ASX and ASIC Launch Big Company Cyber Health Checks for Top 100 Firms

The ASX and the corporate regulator have launched a new initiative to improve the cyber security defences of Australia’s biggest companies, urging the exchange’s top 100 firms to have a Cyber Health Check.

The program forms part of the federal government’s cyber security strategy that was launched earlier this year and it has been developed alongside professional services firms KPMG, Deloitte, EY and PwC and CERT Australia and has been based on a similar initiative in the UK with the FTSE 350.

ASX group executive Amanda Harkness said the sharing of best practice approaches was critical to businesses.

“Increased awareness and engagement by directors of listed companies are important steps in building the cyber resilience of Australian businesses,” she said.

“The better informed boards become, the more effectively they can assess their cyber security risks and opportunities, identifying areas where improvement is required.”

The initiative comes as the government has introduced a bill to bring in the long-awaited mandatory data breach notification rules, which will mean companies that have been breached or have lost data will need to report the incident as well as notify customers that have been directly impacted.

If a company fails to do this, they will face fines of up to $1.8 million for organisations and $360,000 for individuals, but the laws only apply to companies turning over $3 million or more.

Ms Harkness said participation in the program would assure shareholders of the top 100 companies that cyber security was a board priority.

“We encourage Australia’s largest listed companies to play their part,” she said.

Participants in the health check program will respond to a series of multiple choice questions such as what risk factors apply to their company, if they have a clear understanding of their company’s data assets and key information, and if they receive high level intelligence from the chief information officer or head of security.

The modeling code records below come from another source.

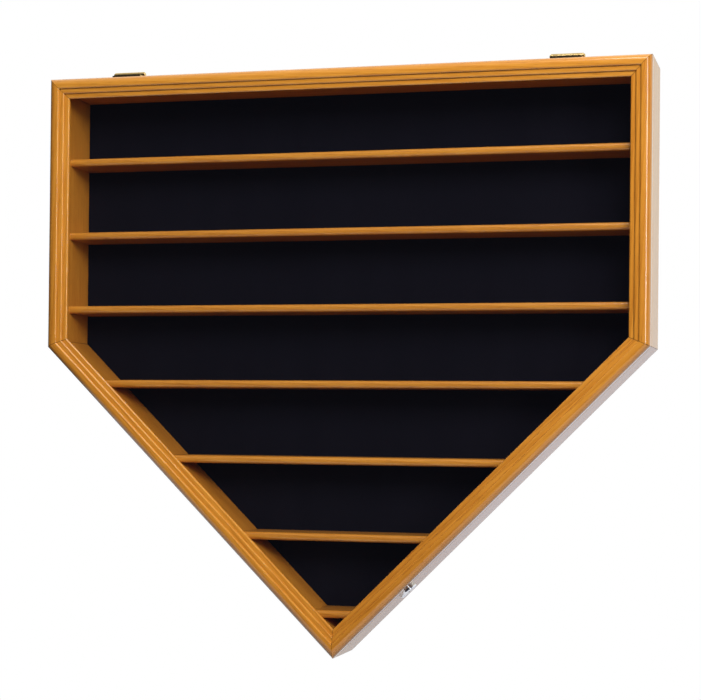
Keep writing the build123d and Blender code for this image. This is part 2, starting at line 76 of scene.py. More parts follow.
class Signal:
    """An output of a node tree, with the arithmetic that the finishes use."""

    def __init__(self, shader: "Shader", socket: bpy.types.NodeSocket) -> None:
        """Wrap one output socket of a shader."""
        self.shader = shader
        self.socket = socket

    def apply(self, operation: str, *others: object, clamp: bool = False) -> "Signal":
        """Math node on this signal.

        Args:
            operation: Name of the Math node's operation.
            others: The other operands, signals or numbers.
            clamp: Whether the result is kept between 0 and 1.

        Returns:
            The node's result.
        """
        sockets = dict(enumerate((self, *others)))
        return self.shader.signal("ShaderNodeMath", sockets, operation=operation, use_clamp=clamp)

    def __add__(self, other: object) -> "Signal":
        """Sum."""
        return self.apply("ADD", other)

    __radd__ = __add__

    def __mul__(self, other: object) -> "Signal":
        """Product."""
        return self.apply("MULTIPLY", other)

    __rmul__ = __mul__

    def __sub__(self, other: object) -> "Signal":
        """Difference."""
        return self.apply("SUBTRACT", other)

    def __rsub__(self, other: float) -> "Signal":
        """Difference from a number."""
        return (self * -1.0) + other

    def __truediv__(self, other: object) -> "Signal":
        """Quotient."""
        return self.apply("DIVIDE", other)

    def __pow__(self, other: float) -> "Signal":
        """Power."""
        return self.apply("POWER", other)

    def least(self, other: object) -> "Signal":
        """The smaller of two values."""
        return self.apply("MINIMUM", other)

    def size(self) -> "Signal":
        """Absolute value."""
        return self.apply("ABSOLUTE")

    def clipped(self) -> "Signal":
        """The value kept between 0 and 1."""
        return self.apply("ADD", 0.0, clamp=True)

    def above(self, low: float, high: float) -> "Signal":
        """Ramp from 0 at one value to 1 at another."""
        return ((self - low) / (high - low)).clipped()

    def near(self, place: float, reach: float) -> "Signal":
        """1 at a value, falling to 0 at a distance from it."""
        return (1.0 - (self - place).size() / reach).clipped()

    def about(self, share: float) -> "Signal":
        """A noise's swing about its middle, times a share."""
        return (self - MIDDLE) * share


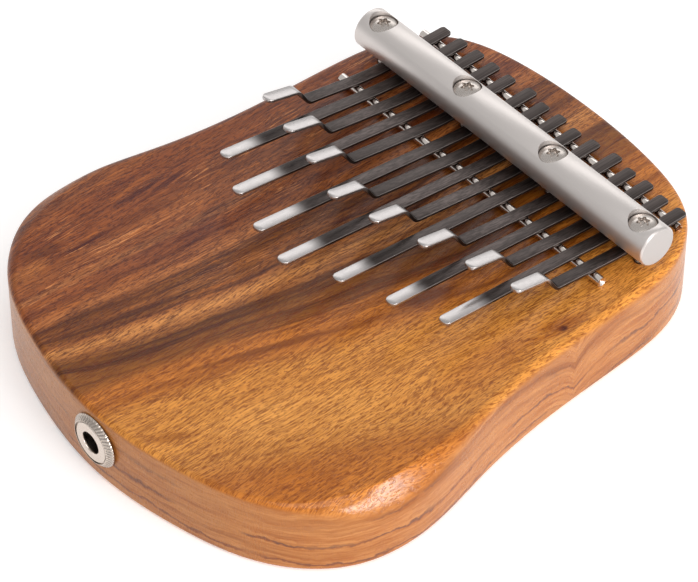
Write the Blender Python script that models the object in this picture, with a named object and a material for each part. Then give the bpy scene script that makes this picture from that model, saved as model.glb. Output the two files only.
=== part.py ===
"""Board kalimba with fifteen flexing steel tines, a round clamp bar and a jack socket.

Units are metres with +Z up. The origin is the centre of the board's underside, +Y points
to the clamp bar and the jack socket is in the -Y end. Every physical piece is one object.
"""
import math

import bmesh
import bpy
import numpy as np
from mathutils import Matrix, Vector

MM = 0.001
GAP = 0.3 * MM               # clearance between pieces that touch
CUT = 1.0 * MM               # how far a cutter runs past the face that it opens
FINE_SEGMENTS = 36           # sides of the bar and the ring nut
ROUND_SEGMENTS = 24          # sides of screw heads, socket and pickup discs
SMALL_SEGMENTS = 16          # sides of shanks, rods and screw holes

# Board
BOARD_LENGTH = 184 * MM
BOARD_THICKNESS = 25 * MM
OUTLINE_HALF = (             # outline anchors from the head to the jack end, millimetres
    (0, 92), (28.2, 89.9), (49.1, 82.6), (60.4, 68.5), (64.3, 48), (65.8, 18.3),
    (70.2, -13), (75.1, -38), (72.1, -59.5), (56.5, -77.5), (31, -87.7), (0, -92),
)
OUTLINE_POINTS = 108
EDGE_WIDTH = 1.7 * MM        # rounded top edge at the two ends
FLANK_EDGE = 3.0 * MM        # softer top edge along the flanks
PALM_MIDDLE_Y = (-57 * MM, -46 * MM)    # carved facets of the lower bout, on the -X and +X side
PALM_REACH = (26 * MM, 30 * MM)
PALM_WIDTH = (3.8 * MM, 4.8 * MM)
PALM_DEPTH = (2.2 * MM, 7.5 * MM)
BOTTOM_EDGE = 1.5 * MM
EDGE_STEPS = 3

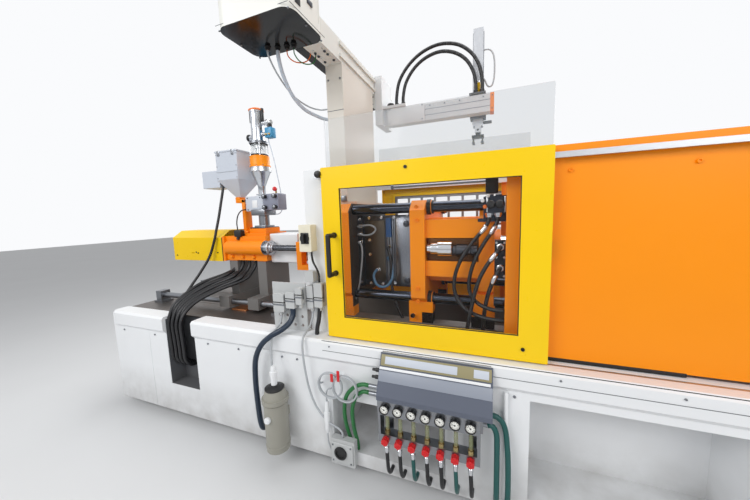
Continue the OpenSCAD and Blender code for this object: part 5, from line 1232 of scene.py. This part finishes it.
# %% Spare cable on its hooks
def hank_turn(x, z, radius, y, first, count, step=24):
    """Points along the loops of a hank, seen from the front, each a little further out than the last."""
    points = []
    for k in range(count):
        angle, reach = math.radians(first - step * k), radius + 3 * math.sin(0.42 * k)
        points.append((x + reach * math.cos(angle), y - 0.28 * k, z + reach * math.sin(angle)))
    return points


turns = [(-316, BASE_FRONT, 574), (-318, -678, 578), (-319, -692, 594)]
turns += hank_turn(-238, 588, 80, -696, 150, 48)
turns += hank_turn(-132, 594, 80, -710, 102, 50)
turns += [(-50, -720, 574), (-48, -704, 554), (-46, -682, 545), (-46, BASE_FRONT, 544)]
lay("spare_cable", turns, 11, "grey_cable", "bed")
hooks = []
for x, z, top in ((-206, 643, 686), (-162, 652, 712)):
    arm = turned("hook_arm", (x, -659, z), FRONT, [(0, 13), (5, 13), (6, 6), (71, 6), (72, 5)], 14)
    dress(arm, "sheet_white")
    hooks.append(block("hook_tongue", (x - 9, -736, z - 8), (x + 9, -729, top), 3))
group("cable_hooks", hooks, "red_plastic")
print("spare cable: 6 turns on 2 hooks")

# %% Inline plug, filter and socket box
dress(turned("inline_plug", (-277, -687, 470), (-0.02, 0, -1), [(0, 9), (12, 13), (70, 16), (74, 21), (130, 21),
    (134, 17), (190, 16), (206, 11), (214, 8)], 20), "sheet_white")
lay("shelf_cable", [(-362, -574, 1039.7), (-362, -580, 1000), (-364, -592, 950), (-370, -604, 905),
    (-372, -606, 864.3)], 28, "black_hose", "bed")
lay("plug_lead", [(-236, BASE_FRONT, 560), (-238, -676, 560), (-246, -688, 560), (-262, -689, 554),
    (-274, -688, 534), (-277, -687, 508), (-277, -687, 470.3)], 9, "grey_cable", "bed")
lay("lower_lead", [(-281, -687, 256.7), (-282, -687, 230), (-280, -688, 196), (-268, -688, 160), (-262, -682, 132),
    (-262, -672, 116), (-262, BASE_FRONT, 110)], 9, "grey_cable", "bed")
dress(turned("filter_cap", (-620, -755, 528), UP, [(0, 60), (3, 62), (10, 62), (13, 56), (20, 32), (26, 30)], 32),
    "black_plastic")
dress(turned("filter_connector", (-620, -755, 552), UP, [(0, 15), (6, 20), (60, 20), (64, 24), (92, 24), (96, 18),
    (118, 16), (130, 9)], 20), "sheet_white")
dress(turned("filter_valve", (-620, -829, 360), FRONT, [(0, 19), (4, 21), (16, 21), (18, 14), (24, 14)], 16),
    "sheet_white")
group("filter_bands", [turned("filter_band", (-620, -755, z), UP, [(0, 75), (1.5, 78), (10, 78), (11.5, 75)], 32)
    for z in (150, 430)], "filter_grey")
dress(block("socket_lid", (-248, -712, 88), (-98, -698, 220), 14, 4), "grey_plastic")
dress(turned("socket_ring", (-180, -711, 160), FRONT, [(0, 40), (3, 42), (10, 42), (12, 37), (12.5, 30), (5, 28)],
    32), "black_plastic")
screws("socket_screws", [(x, -711.6, z) for x in (-234, -112) for z in (102, 206)], FRONT, 5, "ground_steel", "bed",
    12)
print("lower pieces: inline plug, filter parts, socket lid and ring")

# %% [markdown]
# The shelf is a folded white sheet with a dark joint along its face and small screws. Behind it, on the oily deck,
# lie copper-coloured cover plates and white cable clips.

# %% Shelf joint, deck plates and clips
dress(block("shelf_joint", (-290, -686.4, 800), (2350, -684.6, 803), 0.5, 1), "dark_grey_plastic")
shelf_screws = [(x, -686, 832) for x in (-240, 120, 560, 980, 1420, 1880, 2300)]
screws("shelf_screws", shelf_screws, FRONT, 5, "ground_steel", "bed", 12)
group("deck_covers", [block("deck_plate", (-1830, -118, 850), (-1480, -20, 860), 2),
    block("deck_plate", (-1400, -330, 850), (-1240, -130, 862), 2)], "copper")
group("deck_clips", [block("clip", (x, -150, 850), (x + 46, -116, 882), 6) for x in (-840, -770, -700)],
    "sheet_white")
print("shelf and deck pieces: joint, screws, covers, clips")

# %% [markdown]
# ## Floor and light
# A pale floor and a white surround keep all attention on the machine. The world gives an even level, so that paint
# renders about as it was mixed, and three large soft lamps give the shapes their shade and the metal its streaks.

# %% Pale floor
def pale_floor():
    bpy.ops.object.select_all(action="DESELECT")
    bpy.ops.mesh.primitive_plane_add(size=60, location=(0, 0, 0))
    floor = bpy.context.object
    floor.name = "floor"
    material, tree, shader, place = new_finish("pale_floor")
    cloud = noise(tree, place, 0.7, 4.0)
    feed(tree, shader, {"Base Color": blended(tree, cloud, linear(206, 207, 208), linear(216, 217, 218)),
        "Roughness": between(tree, cloud, 0.5, 0.62)})
    floor.data.materials.append(material)
    return floor


pale_floor()
print("floor laid")


# %% Even surround and soft lamps
def surround(level):
    world = bpy.data.worlds.new("surround")
    bpy.context.scene.world = world
    world.use_nodes = True
    tree = world.node_tree
    tree.nodes.clear()
    path = add(tree, "ShaderNodeLightPath").outputs
    seen = math_node(tree, "MAXIMUM", path["Is Camera Ray"], path["Is Transmission Ray"])
    seen = math_node(tree, "MAXIMUM", seen, math_node(tree, "MULTIPLY", path["Is Glossy Ray"], 0.6))
    even = add(tree, "ShaderNodeBackground", {"Color": linear(250, 251, 253), "Strength": level})
    bright = add(tree, "ShaderNodeBackground", {"Color": linear(250, 251, 253), "Strength": 1.0})
    both = add(tree, "ShaderNodeMixShader", {0: seen, 1: even.outputs[0], 2: bright.outputs[0]})
    out = add(tree, "ShaderNodeOutputWorld")
    tree.links.new(both.outputs[0], out.inputs["Surface"])


def soft_lamp(name, place, target, width, depth, power):
    data = bpy.data.lights.new(name, "AREA")
    data.shape = "RECTANGLE"
    data.size, data.size_y, data.energy = width, depth, power
    lamp = bpy.data.objects.new(name, data)
    bpy.context.scene.collection.objects.link(lamp)
    lamp.location = place
    lamp.rotation_euler = (Vector(target) - Vector(place)).to_track_quat("-Z", "Y").to_euler()
    return lamp


surround(0.48)
soft_lamp("front_left", (-2.6, -4.6, 4.2), (0, 0, 1.1), 3.4, 2.4, 140)
soft_lamp("front_right", (3.8, -4.2, 3.9), (0.8, 0, 1.2), 3.0, 2.4, 95)
soft_lamp("overhead", (0.2, 0.6, 5.4), (0.1, 0, 1.2), 5.0, 2.6, 165)
soft_lamp("behind", (-0.5, 4.8, 3.8), (0, 0, 1.2), 4.0, 2.0, 90)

They will also be asked if the company engages external parties to perform penetration testing, if they use public cloud servers and how significant a risk cyber security is in their opinion.

Cyber security breaches have been estimated to cost local businesses $1 billion a year

Late last month the Australian Red Cross Blood Service was forced to apologise after the details of 550,000 blood donors was leaked online.

In August it was also revealed that Austrade and the Defence Department’s research division, the Defence Science Technology Group, had been attacked numerous times in the past five years by cyber criminals based in China.